İbn Rüşd’ün Tanrı’ya cevher demesinin muhtemel sonuçlarıysa şunlardır: Birincisi
onun din felsefe ilişkisine dair yazdığı Faslü’l-makâl ve el-Keşf an menâhicü’ledille kitaplarında Tanrı hakkında takındığı Hanbeli tavırdır. İkincisi aslında
yukarıda sebep olarak zikredilen burada ise sonuç olarak dile getirilebilecek
döngüsel bir şeydir. Yani gök cisimleri ve âlemi ezeli olarak kabul etmek Tanrı’ya
cevher denmesine sebep olurken Tanrı’ya cevher denmesi de âlemin Tanrı’nın
etkisiyle ancak O’ndan ayrı ve kopuk olarak mevcut olması fikrini sonuç
vermektedir. Üçüncüsü sudûr ve yoktan yaratma doktrinlerini reddetmesidir. Yoktan
yaratmayı reddi ise -antik filozofların da açıkça dile getirdiği üzere- “salt yokluğun
varlığın kaynağı olamayacağı “şeklindeki genel bir ontolojik ilkeye dayanmaktadır.
This article deals with the relative reasons and consequences of Averroes’ saying
God the essence. Thus, based on the example of Averroes, it is desired to show that
the philosophers’ conception of God is actually directly related to the subject of
metaphysics. The distinctions between potential and actual, being-essence and
matter-form, which are thought to have strong forms of explanation, will be applied
when needed. According to Averroes, his research of being is basically an
investigation of essence. Although the concept of being/existence does not represent
a higher level of being above the substance, it takes place in metaphysics as a higher
concept with different meanings. However, according to Ibn Avicenna, the existing
meets a higher level of being than the substance, and therefore its inquiry cannot be
only the one for substance. Therefore, according to him, the subject of metaphysics
is not a substance qua substance.
In short, the possible reasons for Averroes to call God essence are as follows: First,
God is the most suitable for the definition of essence in all existence. The second is
that, keeping other meanings of being in mind, he accepted the concept of “mawjūd”

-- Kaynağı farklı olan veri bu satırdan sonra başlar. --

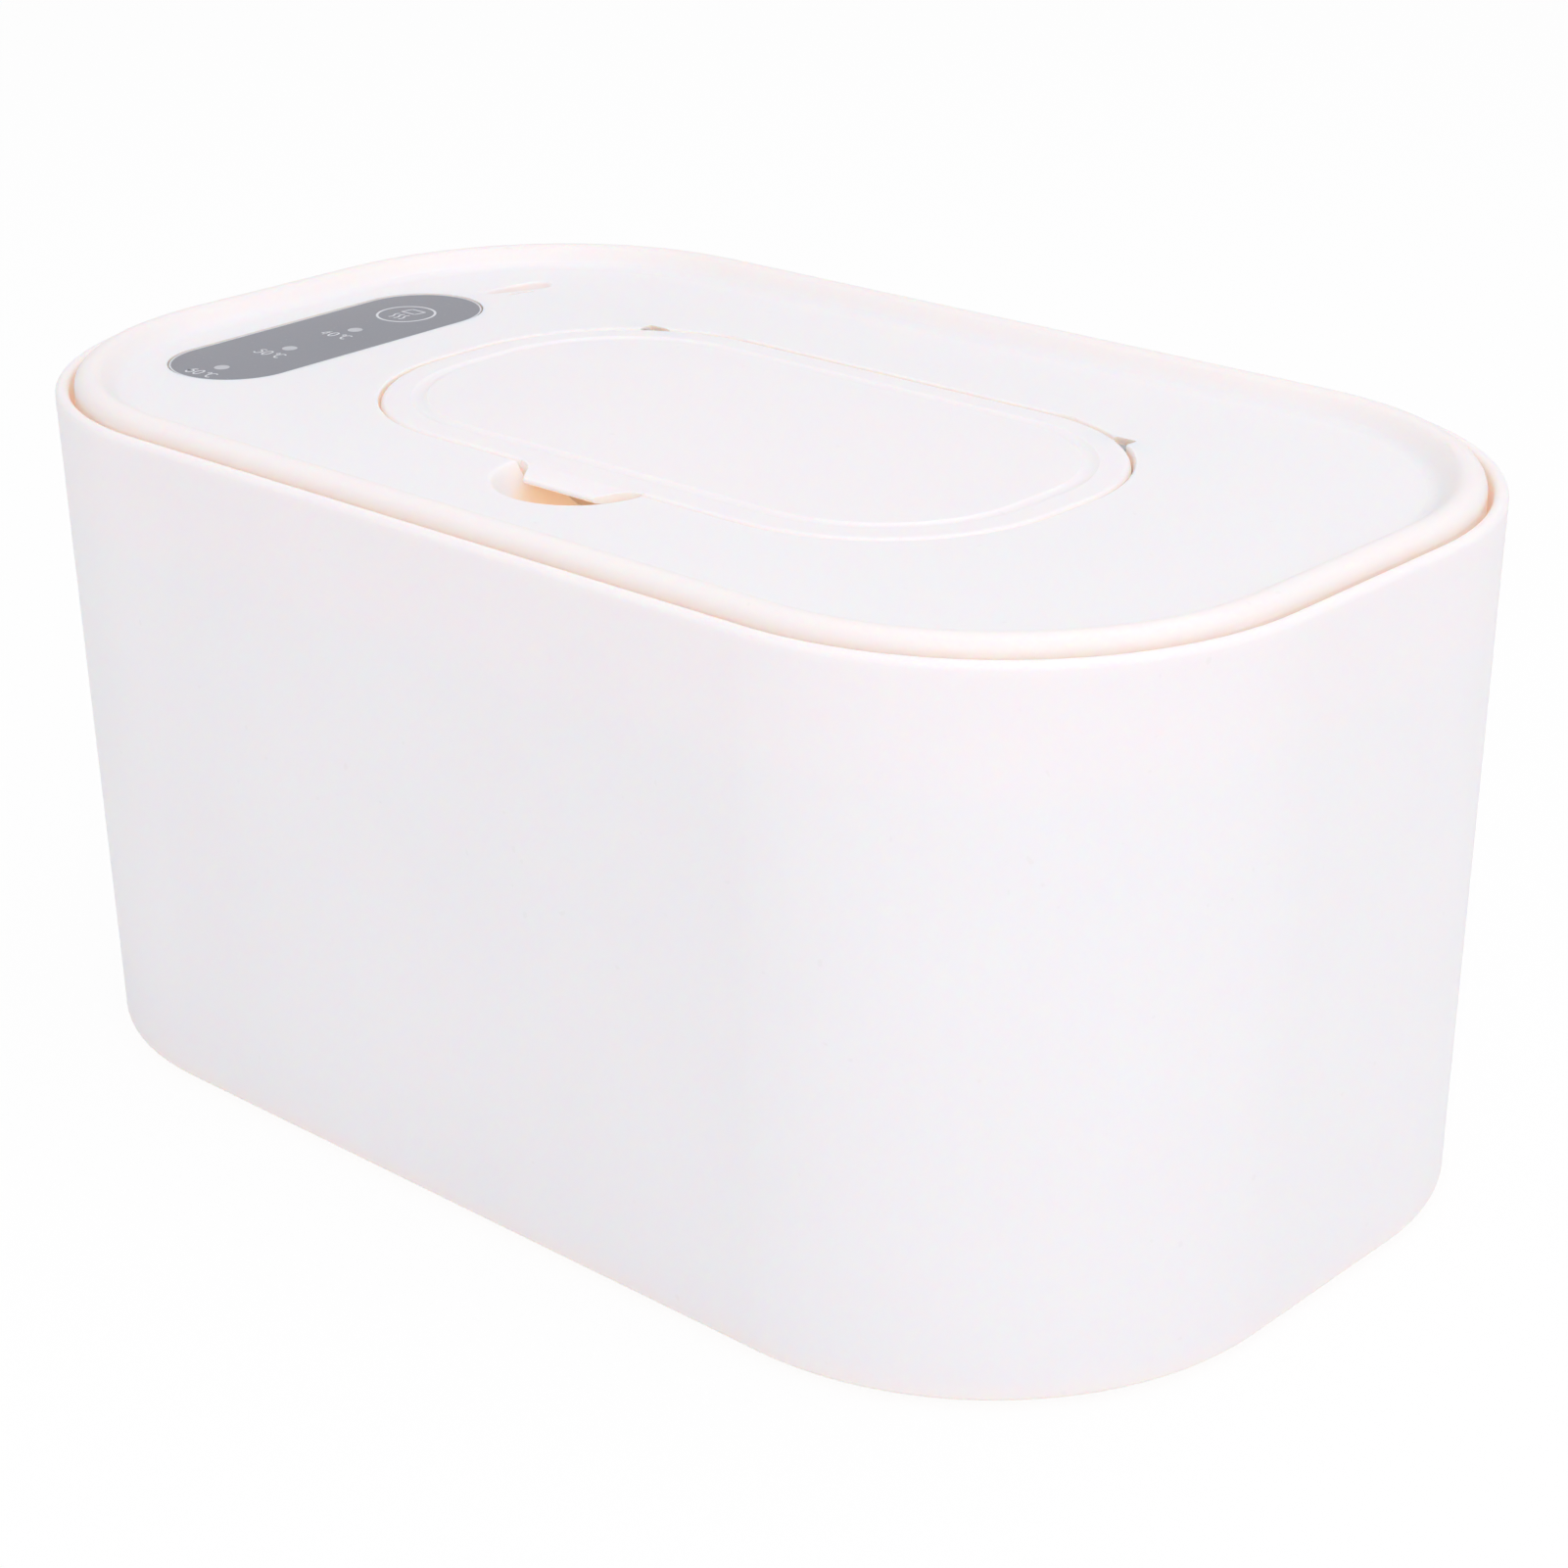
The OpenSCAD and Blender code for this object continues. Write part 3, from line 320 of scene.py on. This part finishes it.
plated_brass = plain_finish(
    "plated_brass", rgb(0.80, 0.62, 0.30), rgb(0.72, 0.55, 0.26), 0.28, 80.0, 1.0
)
amber_film = plain_finish(
    "amber_film", rgb(0.60, 0.30, 0.08), rgb(0.52, 0.25, 0.06), 0.35, 60.0
)
grey_foam = plain_finish(
    "grey_foam", rgb(0.42, 0.43, 0.45), rgb(0.34, 0.35, 0.37), 0.95, 180.0, relief=0.3
)
black_plastic = plain_finish(
    "black_plastic", rgb(0.035, 0.035, 0.038), rgb(0.045, 0.045, 0.05), 0.5, 90.0
)
green_board = plain_finish(
    "green_board", rgb(0.05, 0.22, 0.11), rgb(0.04, 0.18, 0.09), 0.35, 120.0
)
lead_sleeve = plain_finish(
    "lead_sleeve", rgb(0.16, 0.16, 0.17), rgb(0.13, 0.13, 0.14), 0.55, 200.0
)
lamp_resin = plain_finish(
    "lamp_resin", rgb(0.82, 0.80, 0.66), rgb(0.78, 0.76, 0.62), 0.35, 300.0
)
smoked_panel = panel_sheet("smoked_panel")
light_guide = clear_plastic("light_guide")
print_ink = plain_finish(
    "print_ink", rgb(0.72, 0.73, 0.77), rgb(0.68, 0.69, 0.73), 0.45, 900.0, relief=0.004
)
lamp_window = plain_finish(
    "lamp_window", rgb(0.50, 0.51, 0.55), rgb(0.54, 0.55, 0.59), 0.40, 900.0, relief=0.004
)

FINISH = {
    "shell_plastic": shell_plastic,
    "liner_plastic": liner_plastic,
    "spreader_metal": sheet_aluminium,
    "film": amber_film,
    "foam": grey_foam,
    "black_plastic": black_plastic,
    "steel": plated_steel,
    "board": green_board,
    "foot_rubber": foot_rubber,
    "brass": plated_brass,
    "lead_sleeve": lead_sleeve,
    "silicone": seal_silicone,
    "panel": smoked_panel,
    "lamp": lamp_resin,
    "clear_plastic": light_guide,
}


def dress_nodes():
    """Gives every node of the frame the finish of its material slot."""
    for part in frame["record"]["subparts"]:
        node = frame["nodes"][part["node"]]
        node.data.materials.clear()
        node.data.materials.append(FINISH[part["material_slot"]])
        for face in node.data.polygons:
            face.use_smooth = True
        node.data.set_sharp_from_angle(angle=math.radians(28))


dress_nodes()


# Prints on the touch panel, and a painted highlight along its edge, in millimetres from
# its middle

panel_low, panel_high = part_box("touch_panel")
PANEL_MID = (panel_low + panel_high) / 2
PANEL_TURN = math.radians(1.8)
PANEL_L, PANEL_W = 62.6, 22.2
PRINT_T = 0.02 * MM


def printed(name, outlines, finish):
    """A print, or the painted highlight on the panel's edge, as one mesh of thin closed
    strips or patches.
    Each outline is a list of points in millimetres in the panel's own frame."""
    ink = bmesh.new()
    top = panel_high.z + PRINT_T
    c, s = math.cos(PANEL_TURN) * MM, math.sin(PANEL_TURN) * MM
    for outline in outlines:
        low = [
            ink.verts.new(
                (PANEL_MID.x + c * x - s * y, PANEL_MID.y + s * x + c * y, panel_high.z)
            )
            for x, y in outline
        ]
        high = [ink.verts.new((v.co.x, v.co.y, top)) for v in low]
        ink.faces.new(high)
        ink.faces.new(list(reversed(low)))
        for i, v in enumerate(low):
            j = (i + 1) % len(low)
            ink.faces.new((v, low[j], high[j], high[i]))
    mesh = bpy.data.meshes.new(name)
    bmesh.ops.recalc_face_normals(ink, faces=ink.faces)
    ink.to_mesh(mesh)
    ink.free()
    mesh.materials.append(finish)
    made = bpy.data.objects.new(name, mesh)
    scene.collection.objects.link(made)
    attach(made, "lid")


def disc(x, y, r):
    steps = 48
    turns = [2 * math.pi * i / steps for i in range(steps)]
    return [(x + r * math.cos(a), y + r * math.sin(a)) for a in turns]


def stroke(points, width):
    """The outline of a line of a width through points, as a closed patch."""
    left, right = [], []
    for i, (x, y) in enumerate(points):
        x0, y0 = points[max(i - 1, 0)]
        x1, y1 = points[min(i + 1, len(points) - 1)]
        length = math.hypot(x1 - x0, y1 - y0)
        nx, ny = -(y1 - y0) / length * width / 2, (x1 - x0) / length * width / 2
        left.append((x + nx, y + ny))
        right.append((x - nx, y - ny))
    return left + right[::-1]


def arc(x, y, rx, ry, start, end, steps=16):
    """Points along an arc of an ellipse, angles in degrees."""
    angles = [math.radians(start + (end - start) * i / steps) for i in range(steps + 1)]
    return [(x + rx * math.cos(a), y + ry * math.sin(a)) for a in angles]


def ring_strips(x, y, r, width):
    """A ring as four arcs that meet end to end."""
    return [stroke(arc(x, y, r, r, a, a + 90), width) for a in (0, 90, 180, 270)]


INK_W = 0.30
DIGIT_W = 1.15
DIGIT_H = 2.2
DIGIT_STEP = 1.75
DEGREE_GAP = 0.35
TEXT_LEFT = -2.4


def digit(which, x, y):
    """The strokes of a digit, its lower left corner at x, y."""
    w, h = DIGIT_W, DIGIT_H
    mid = x + w / 2
    if which == "0":
        return [
            stroke(arc(mid, y + h / 2, w / 2, h / 2, a, a + 180), INK_W)
            for a in (0, 180)
        ]
    if which == "4":
        return [
            stroke([(x + w * 0.72, y), (x + w * 0.72, y + h)], INK_W),
            stroke([(x + w * 0.72, y + h), (x, y + h * 0.3)], INK_W),
            stroke([(x - INK_W / 3, y + h * 0.28), (x + w, y + h * 0.28)], INK_W),
        ]
    if which == "5":
        return [
            stroke([(x + w * 0.92, y + h), (x + w * 0.12, y + h)], INK_W),
            stroke([(x + w * 0.16, y + h), (x + w * 0.06, y + h * 0.5)], INK_W),
            stroke(arc(x + w * 0.42, y + h * 0.34, w * 0.54, h * 0.34, 135, -150), INK_W),
        ]
    return [
        stroke(arc(mid, y + h * 0.32, w / 2, h * 0.32, 0, 180), INK_W),
        stroke(arc(mid, y + h * 0.32, w / 2, h * 0.32, 180, 360), INK_W),
        stroke(
            [
                (x + w * 0.86, y + h * 0.97),
                (x + w * 0.42, y + h * 0.90),
                (x + w * 0.12, y + h * 0.66),
                (x, y + h * 0.32),
            ],
            INK_W,
        ),
    ]


def degree_sign(x, y):
    """The strokes of a degree sign and a C."""
    h = DIGIT_H
    small = 0.30
    sign = [
        stroke(arc(x + small, y + h - small, small, small, a, a + 180, 8), INK_W * 0.7)
        for a in (0, 180)
    ]
    letter = stroke(arc(x + 1.55, y + h / 2, 0.72, h / 2, 52, 308), INK_W)
    return sign + [letter]


def temperature(name, tens, y):
    """A temperature such as 40 degrees, in front of its lamp, to be read along +X."""
    outlines = digit(tens, TEXT_LEFT, y) + digit("0", TEXT_LEFT + DIGIT_STEP, y)
    outlines += degree_sign(TEXT_LEFT + 2 * DIGIT_STEP + DEGREE_GAP, y)
    printed(name, outlines, print_ink)


KEY_Y = 17.7
RING_R = 4.95
RING_W = 0.42
SIGN_W = 0.31
LAMP_X = 0.7
LAMP_Y = [5.2 - 14.7 * i for i in range(3)]
LAMP_R = 1.27
TEXT_DROP = 5.3
for label, tens, lamp_y in zip(("40", "50", "60"), "456", LAMP_Y):
    temperature("print_" + label, tens, lamp_y - TEXT_DROP)
    printed("lamp_window_" + label, [disc(LAMP_X, lamp_y, LAMP_R)], lamp_window)

printed("print_key_ring", ring_strips(0, KEY_Y, RING_R, RING_W), print_ink)


def heat_wave(x, low, high, sway):
    """One wavy line of the heat sign, from front to back."""
    steps = 14
    points = [
        (x + sway * math.sin(2 * math.pi * i / steps), low + (high - low) * i / steps)
        for i in range(steps + 1)
    ]
    return stroke(points, SIGN_W)


def wipe_outline(low, high, half, lean):
    """The outline of a folded wipe above the heat waves, as four strips."""
    corners = [
        (-half - lean, low),
        (half - lean, low),
        (half + lean, high),
        (lean - half, high),
    ]
    return [stroke([corners[i - 1], corners[i]], SIGN_W) for i in range(4)]


printed(
    "print_heat_sign",
    [heat_wave(1.2 * i, KEY_Y - 3.0, KEY_Y - 0.3, 0.30) for i in (-1, 0, 1)]
    + wipe_outline(KEY_Y + 0.7, KEY_Y + 2.8, 1.6, 0.25),
    print_ink,
)


def rim_highlight_strips(width):
    """A painted highlight along the sheet's edge, as four strips that meet end to end."""
    r = (PANEL_W - width) / 2
    half = (PANEL_L - PANEL_W) / 2
    return [
        stroke(arc(0, half, r, r, 0, 180, 32), width),
        stroke([(-r, half), (-r, -half)], width),
        stroke(arc(0, -half, r, r, 180, 360, 32), width),
        stroke([(r, -half), (r, half)], width),
    ]


# Painted highlight: a pale line along the sheet's edge, drawn in print ink.
printed("print_panel_rim", rim_highlight_strips(0.28), print_ink)


# Floor, light and camera

FLOOR_HALF = 6.0
SKY_STRENGTH = 0.70
LAMP_COLOUR = (1.0, 0.995, 1.0)
AIM = Vector((0.0, 0.0, 0.06))


def floor():
    """A pale floor that is white to the camera and keeps the object's soft shadow."""
    mesh = bpy.data.meshes.new("studio_floor")
    far = FLOOR_HALF
    corners = [(-far, -far, 0), (far, -far, 0), (far, far, 0), (-far, far, 0)]
    mesh.from_pydata(corners, [], [(0, 1, 2, 3)])
    made = bpy.data.objects.new("studio_floor", mesh)
    scene.collection.objects.link(made)
    tree = Tree(bpy.data.materials.new("studio_floor"))
    where = tree.out("TexCoord", "Object")
    tone = tree.mix(
        noise(tree, where, 3.0, 2.0), rgb(0.93, 0.93, 0.93), rgb(0.95, 0.95, 0.95)
    )
    matt = tree.out("BsdfDiffuse", "BSDF", color=tone)
    white = tree.out("Emission", "Emission", color=WHITE, strength=1.0)
    seen = tree.out("LightPath", "Is Camera Ray")
    mirrored = tree.out("LightPath", "Is Glossy Ray")
    through = tree.out("LightPath", "Is Transmission Ray")
    share = seen * 0.92 + mirrored * 0.5 + through * 0.5
    shader = tree.out("MixShader", "Shader", in_0=share, in_1=matt, in_2=white)
    mesh.materials.append(tree.finish(shader))


def sky():
    """An even white surround, pure white to the camera."""
    tree = Tree(bpy.data.worlds.new("studio"))
    light = tree.out(
        "Background", "Background", color=rgb(0.99, 0.985, 1.0), strength=SKY_STRENGTH
    )
    white = tree.out("Background", "Background", color=WHITE, strength=1.0)
    seen = tree.out("LightPath", "Is Camera Ray")
    shader = tree.out("MixShader", "Shader", in_0=seen, in_1=light, in_2=white)
    scene.world = tree.finish(shader, "OutputWorld")


def soft_box(name, place, size, watts):
    """A square lamp at a place, turned to the object."""
    lamp = bpy.data.lights.new(name, "AREA")
    lamp.shape = "SQUARE"
    lamp.size = size
    lamp.energy = watts
    lamp.color = LAMP_COLOUR
    made = bpy.data.objects.new(name, lamp)
    made.location = place
    made.rotation_mode = "QUATERNION"
    made.rotation_quaternion = (AIM - Vector(place)).to_track_quat("-Z", "Y")
    scene.collection.objects.link(made)


floor()
sky()
soft_box("lamp_above", (0.2, 0.25, 1.3), 1.2, 4.4)
soft_box("lamp_key", (0.9, -1.0, 1.0), 1.2, 6.6)
soft_box("lamp_end", (1.4, 0.1, 0.7), 1.0, 0.9)

BODY_L = 0.230
FOOT = 0.0012
AZIMUTH, ELEVATION, ROLL = (math.radians(a) for a in (42.49, 22.84, -0.54))
SENSOR, FOCAL = 36.0, 78.07
DISTANCE = 2.2596 * BODY_L
TARGET = Vector((0.0839, -0.0553, 0.25)) * BODY_L + Vector((0, 0, FOOT))


def camera():
    """The photograph's viewpoint, with the same field of view."""
    back = Vector(
        (
            math.sin(AZIMUTH) * math.cos(ELEVATION),
            -math.cos(AZIMUTH) * math.cos(ELEVATION),
            math.sin(ELEVATION),
        )
    )
    right = Vector((math.cos(AZIMUTH), math.sin(AZIMUTH), 0))
    up = back.cross(right)
    turned = right * math.cos(ROLL) + up * math.sin(ROLL)
    upright = up * math.cos(ROLL) - right * math.sin(ROLL)
    lens = bpy.data.cameras.new("camera")
    lens.sensor_width = SENSOR
    lens.lens = FOCAL
    made = bpy.data.objects.new("camera", lens)
    place = TARGET + back * DISTANCE
    turn = Matrix((turned, upright, back)).transposed()
    made.matrix_world = Matrix.Translation(place) @ turn.to_4x4()
    scene.collection.objects.link(made)
    scene.camera = made


camera()
scene.view_settings.view_transform = "Standard"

as a mental concept that has no reality in the external world, that is, as a genus, and
therefore only recognized the substance as reality. The third is the idea that the
celestial bodies move endlessly. The fourth is his view on the relationship between
universals and discrete entities and tangible individual essences. Following
Aristotle, Averroes thinks that universals and ideas do not contribute to the existence
of individual essences.
The possible consequences of Averroes’ calling God a substance are as follows: The
first is his Hanbalī attitude towards God in his books Fasl al-maqāl and al-Kashf an
manāhij al-adilla, which he wrote on the relationship between religion and
philosophy. Secondly, what was mentioned above as a cause, is a cyclical thing that
can be expressed as a result here. In other words, while accepting the celestial bodies
and the universe as eternal, causes God to be called essence, calling God essence
results in the idea that the universe exists only apart and disconnected from him
under the influence of God. The third is his rejection of the doctrines of creation out
of nothing and sudūr (emanation). The refusal to create out of nothing is based on a
general ontological principle -as the ancient philosophers openly expressed-
“absolute absence cannot be the source of existence”.